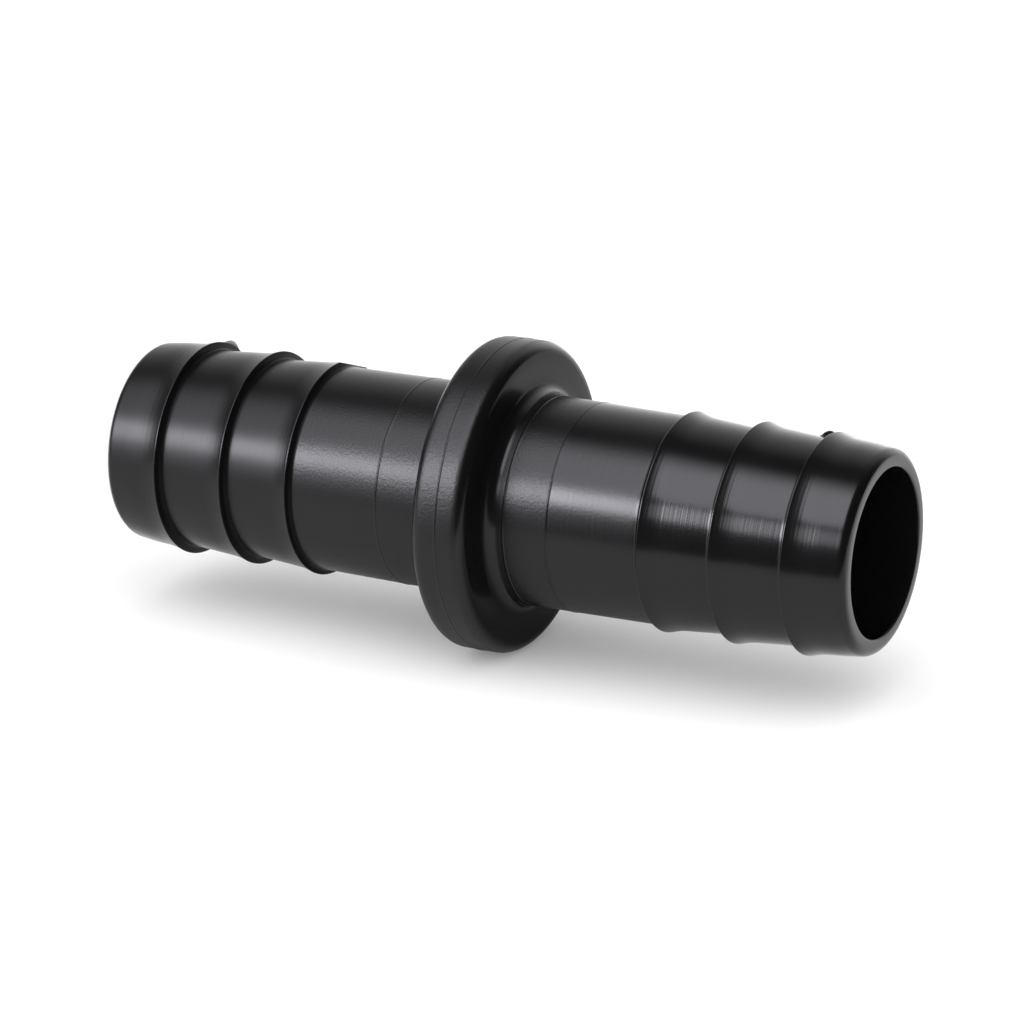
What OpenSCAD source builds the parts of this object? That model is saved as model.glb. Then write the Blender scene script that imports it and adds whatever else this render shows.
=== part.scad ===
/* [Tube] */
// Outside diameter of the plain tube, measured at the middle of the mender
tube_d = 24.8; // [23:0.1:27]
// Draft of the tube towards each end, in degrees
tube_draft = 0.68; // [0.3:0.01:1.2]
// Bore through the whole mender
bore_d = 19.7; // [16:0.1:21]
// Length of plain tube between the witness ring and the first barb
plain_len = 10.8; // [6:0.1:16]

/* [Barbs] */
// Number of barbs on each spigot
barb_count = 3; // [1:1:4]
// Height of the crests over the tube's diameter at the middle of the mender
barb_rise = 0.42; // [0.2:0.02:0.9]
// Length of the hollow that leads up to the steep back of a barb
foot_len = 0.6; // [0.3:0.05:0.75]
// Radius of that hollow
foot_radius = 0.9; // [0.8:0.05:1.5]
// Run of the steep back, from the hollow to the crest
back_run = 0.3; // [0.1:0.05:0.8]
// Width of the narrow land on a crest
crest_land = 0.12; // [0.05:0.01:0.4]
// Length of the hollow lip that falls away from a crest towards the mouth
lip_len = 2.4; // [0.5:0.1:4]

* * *

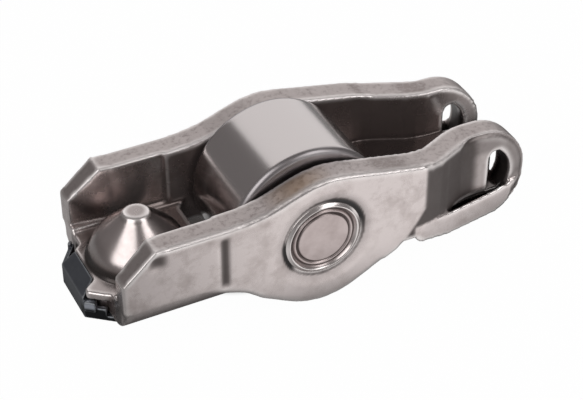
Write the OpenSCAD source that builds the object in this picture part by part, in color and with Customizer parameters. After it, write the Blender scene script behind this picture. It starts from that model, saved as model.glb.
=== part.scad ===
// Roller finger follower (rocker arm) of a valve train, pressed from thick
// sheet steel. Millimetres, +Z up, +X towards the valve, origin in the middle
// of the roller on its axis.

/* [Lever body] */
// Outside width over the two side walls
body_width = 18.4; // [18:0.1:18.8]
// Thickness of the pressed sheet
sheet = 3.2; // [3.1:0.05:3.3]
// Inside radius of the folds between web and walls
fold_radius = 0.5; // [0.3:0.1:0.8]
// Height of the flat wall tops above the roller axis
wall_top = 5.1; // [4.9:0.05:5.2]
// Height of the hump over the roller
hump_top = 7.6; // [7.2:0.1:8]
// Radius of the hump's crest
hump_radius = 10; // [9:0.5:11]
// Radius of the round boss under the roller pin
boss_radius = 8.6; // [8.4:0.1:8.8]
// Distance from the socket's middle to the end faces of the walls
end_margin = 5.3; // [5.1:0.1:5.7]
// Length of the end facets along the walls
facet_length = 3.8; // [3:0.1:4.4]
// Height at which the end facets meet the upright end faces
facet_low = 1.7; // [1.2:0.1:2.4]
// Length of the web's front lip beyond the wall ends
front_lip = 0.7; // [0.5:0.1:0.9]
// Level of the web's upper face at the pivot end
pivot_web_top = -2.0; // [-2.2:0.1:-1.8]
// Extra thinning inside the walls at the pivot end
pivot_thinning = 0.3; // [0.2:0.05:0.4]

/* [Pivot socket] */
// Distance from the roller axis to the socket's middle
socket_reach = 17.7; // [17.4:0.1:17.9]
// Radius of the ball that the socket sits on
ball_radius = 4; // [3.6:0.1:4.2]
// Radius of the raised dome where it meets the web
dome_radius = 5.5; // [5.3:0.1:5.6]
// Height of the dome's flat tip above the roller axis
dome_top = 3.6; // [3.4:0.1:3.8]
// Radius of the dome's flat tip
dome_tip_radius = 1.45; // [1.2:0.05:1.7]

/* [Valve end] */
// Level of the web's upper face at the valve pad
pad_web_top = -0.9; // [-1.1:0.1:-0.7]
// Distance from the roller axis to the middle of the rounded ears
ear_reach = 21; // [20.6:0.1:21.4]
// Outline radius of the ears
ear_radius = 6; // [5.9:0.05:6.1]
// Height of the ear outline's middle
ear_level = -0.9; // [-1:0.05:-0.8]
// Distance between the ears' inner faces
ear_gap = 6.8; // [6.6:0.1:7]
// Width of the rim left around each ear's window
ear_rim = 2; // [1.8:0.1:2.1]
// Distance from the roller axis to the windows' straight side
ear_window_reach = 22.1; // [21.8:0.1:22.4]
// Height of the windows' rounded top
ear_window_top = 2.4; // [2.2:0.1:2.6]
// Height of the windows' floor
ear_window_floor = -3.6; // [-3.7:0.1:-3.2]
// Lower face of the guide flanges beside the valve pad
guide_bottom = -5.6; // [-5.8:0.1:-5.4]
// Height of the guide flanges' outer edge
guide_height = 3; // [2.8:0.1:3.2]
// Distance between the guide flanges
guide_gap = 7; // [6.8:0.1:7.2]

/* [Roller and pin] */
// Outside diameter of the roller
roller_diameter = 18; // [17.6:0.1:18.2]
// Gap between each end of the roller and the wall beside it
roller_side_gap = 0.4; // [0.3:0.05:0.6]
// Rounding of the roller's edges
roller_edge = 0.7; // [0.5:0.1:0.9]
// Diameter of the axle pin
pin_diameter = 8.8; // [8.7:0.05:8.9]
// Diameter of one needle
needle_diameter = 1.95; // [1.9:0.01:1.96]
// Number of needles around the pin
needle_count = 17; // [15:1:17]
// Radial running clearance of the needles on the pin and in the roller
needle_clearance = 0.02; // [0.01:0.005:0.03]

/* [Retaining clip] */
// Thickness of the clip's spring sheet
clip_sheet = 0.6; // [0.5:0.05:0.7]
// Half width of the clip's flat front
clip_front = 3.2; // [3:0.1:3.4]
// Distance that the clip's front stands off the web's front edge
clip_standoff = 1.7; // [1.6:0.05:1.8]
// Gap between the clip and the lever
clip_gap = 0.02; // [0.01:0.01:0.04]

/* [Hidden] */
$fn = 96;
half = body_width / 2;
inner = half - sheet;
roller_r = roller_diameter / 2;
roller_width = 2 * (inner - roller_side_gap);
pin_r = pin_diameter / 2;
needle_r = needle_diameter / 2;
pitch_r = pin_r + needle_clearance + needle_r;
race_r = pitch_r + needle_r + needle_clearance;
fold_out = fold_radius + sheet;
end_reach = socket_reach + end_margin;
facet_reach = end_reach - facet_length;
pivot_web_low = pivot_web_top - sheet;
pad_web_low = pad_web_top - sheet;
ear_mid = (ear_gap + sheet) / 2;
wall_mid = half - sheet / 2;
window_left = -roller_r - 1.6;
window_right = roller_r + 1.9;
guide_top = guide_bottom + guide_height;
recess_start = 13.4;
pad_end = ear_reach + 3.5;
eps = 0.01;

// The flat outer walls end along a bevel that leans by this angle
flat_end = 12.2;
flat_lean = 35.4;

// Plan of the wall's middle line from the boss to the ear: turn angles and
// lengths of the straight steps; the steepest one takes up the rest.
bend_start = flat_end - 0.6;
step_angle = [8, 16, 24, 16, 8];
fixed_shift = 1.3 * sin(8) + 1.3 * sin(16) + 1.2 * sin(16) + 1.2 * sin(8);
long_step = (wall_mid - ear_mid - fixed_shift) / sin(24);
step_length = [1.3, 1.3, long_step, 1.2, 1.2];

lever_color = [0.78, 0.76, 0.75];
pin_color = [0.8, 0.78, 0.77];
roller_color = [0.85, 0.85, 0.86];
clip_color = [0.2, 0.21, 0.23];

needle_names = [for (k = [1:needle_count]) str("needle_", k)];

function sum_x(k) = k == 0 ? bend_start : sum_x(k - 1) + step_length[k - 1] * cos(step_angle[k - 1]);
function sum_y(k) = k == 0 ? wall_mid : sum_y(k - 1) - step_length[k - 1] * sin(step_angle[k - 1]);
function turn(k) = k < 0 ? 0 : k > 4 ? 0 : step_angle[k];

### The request
Begin at the line containing "What OpenSCAD source", end at the line containing "plain_len = 10.8; // [6:0.1:16]", and reproduce every line in that range exactly, both ends included.

### Solution to this problem
What OpenSCAD source builds the parts of this object? That model is saved as model.glb. Then write the Blender scene script that imports it and adds whatever else this render shows.
=== part.scad ===
/* [Tube] */
// Outside diameter of the plain tube, measured at the middle of the mender
tube_d = 24.8; // [23:0.1:27]
// Draft of the tube towards each end, in degrees
tube_draft = 0.68; // [0.3:0.01:1.2]
// Bore through the whole mender
bore_d = 19.7; // [16:0.1:21]
// Length of plain tube between the witness ring and the first barb
plain_len = 10.8; // [6:0.1:16]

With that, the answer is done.